No need for booster vaccine, huge third wave unlikely: Dr. Randeep Guleria
text_fieldsNew Delhi: The chances of a massive third wave of coronavirus infections were "declining each passing day" due to low vaccine hesitancy and better vaccine coverage and booster shots were unnecessary at this period in time said AIIMS Director Dr Randeep Guleria said on Tuesday evening. He was addressing the media at the launch of "Going Viral", a book on the development of Bharat Biotech's Covaxin by ICMR Director-General Dr Balram Bhargava.
"As of now, we don't need a booster dose. We are well protected and I think we should focus on getting more and more people to get the first and second dose because if we have that number in a sufficiently large amount, we will be well protected as a country," Dr Guleria said. He emphasised that the response to vaccination drives meant that fewer breakthrough infections were being detected and that as of now the vaccines seemed to be holding out against the pandemic.
While the virus was expected to stick around for a long time, the number of patients hospitalised with severe infections should not be as severe as it was in the first and second waves of the pandemic he added.

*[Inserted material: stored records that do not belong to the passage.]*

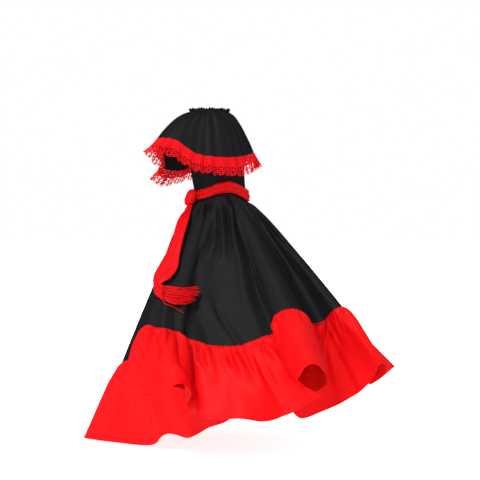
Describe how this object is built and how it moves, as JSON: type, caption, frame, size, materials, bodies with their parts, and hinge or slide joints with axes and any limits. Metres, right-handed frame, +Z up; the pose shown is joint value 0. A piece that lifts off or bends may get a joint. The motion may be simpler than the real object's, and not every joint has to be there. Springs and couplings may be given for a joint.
{
  "type": "halloween costume dress",
  "caption": "Child's black and red Spanish dance costume dress with lace shoulder flounce, swirling flounced skirt and fringed sash.",
  "frame": {"origin": "middle of the neckline, where the dress rests on the wearer's shoulders", "axes": "+Z up, the wearer faces -Y, the wearer's left is +X"},
  "size_m": [1.0719, 1.0513, 1.0298],
  "materials": {
    "black_cloth": "matte polyester",
    "red_cloth": "soft matte polyester",
    "red_lace": "openwork lace",
    "red_satin": "soft sheen",
    "red_fringe": "twisted thread"
  },
  "bodies": {
    "root": {"neck_frill": "black_cloth", "shoulder_flounce_front": "black_cloth", "shoulder_flounce_back": "black_cloth", "lace_front": "red_lace", "lace_back": "red_lace", "bodice_front": "black_cloth", "bodice_back": "black_cloth", "skirt_front": "black_cloth", "skirt_back": "black_cloth", "hem_flounce_left_front": "red_cloth", "hem_flounce_left_back": "red_cloth", "hem_flounce_right_back": "red_cloth", "hem_flounce_right_front": "red_cloth", "sash_band": "red_satin", "sash_knot": "red_satin", "sash_end_near": "red_satin", "sash_end_far": "red_satin", "fringe_near": "red_fringe", "fringe_far": "red_fringe"}
  },
  "joints": []
}
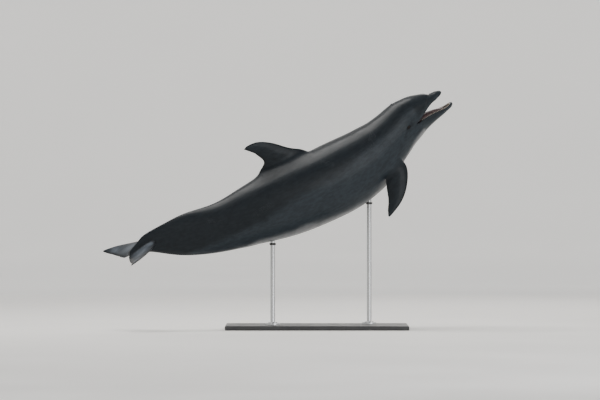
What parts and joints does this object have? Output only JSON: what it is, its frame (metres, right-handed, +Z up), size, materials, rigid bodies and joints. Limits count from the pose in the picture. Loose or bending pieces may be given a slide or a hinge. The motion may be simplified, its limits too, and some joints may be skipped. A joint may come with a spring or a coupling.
{
  "type": "bottlenose dolphin model",
  "caption": "Life-size leaping dolphin with an open mouth, curved back fin, swept flippers and level flukes, held on a plain flat base by slim upright rods.",
  "frame": {"origin": "floor under the middle of the whole model, stand included", "axes": "+X towards the side the animal faces, +Y towards its left side, +Z up; the animal's own length is turned about 18 degrees from +X and climbs"},
  "size_m": [2.3835, 1.1094, 1.6266],
  "materials": {
    "skin": "smooth wet slate-grey skin, satin gloss",
    "skin_pale": "smooth wet pale grey skin, satin gloss",
    "tongue": "moist pink flesh",
    "eye": "polished dark brown eye",
    "stand_base": "smooth matt black",
    "stand_rod": "fine satin steel"
  },
  "bodies": {
    "root": {"upper_jaw": "skin", "melon": "skin", "head": "skin", "neck": "skin", "chest": "skin", "trunk": "skin", "tail": "skin", "tail_stock": "skin", "dorsal_fin": "skin", "flipper_left": "skin", "flipper_right": "skin", "fluke_left": "skin", "fluke_right": "skin", "lower_jaw": "skin_pale", "tongue": "tongue", "eye_left": "eye", "eye_right": "eye", "stand_base": "stand_base", "stand_rod_front": "stand_rod", "stand_rod_rear": "stand_rod"}
  },
  "joints": []
}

NITI Aayog Member Dr V K Paul said that the question of booster doses also had a moral and ethical implication given that there were thousands still waiting for the first dose of the vaccine and that the priority was on getting them covered before systematically reviewing data to assess the need for a booster dose.
The book release function commemorated Bharat Biotech's struggle to create a vaccine against the raging coronavirus pandemic in the initial stages of the crisis, detailing their tracing the contacts of the first case diagnosed in India in January 2020, sprucing up testing and becoming the first to use antigen tests, beginning testing on-demand in September and going on to send testing kits to other parts of the world – and recalled the successful testing of the Indian vaccine on 20 monkeys as a turning point in the creation of the vaccine.
Dr Bhargava referred to the monkey as "unsung heroes" in the quest to develop the vaccine stating that the testing on them was the first ray of hope on the horizon.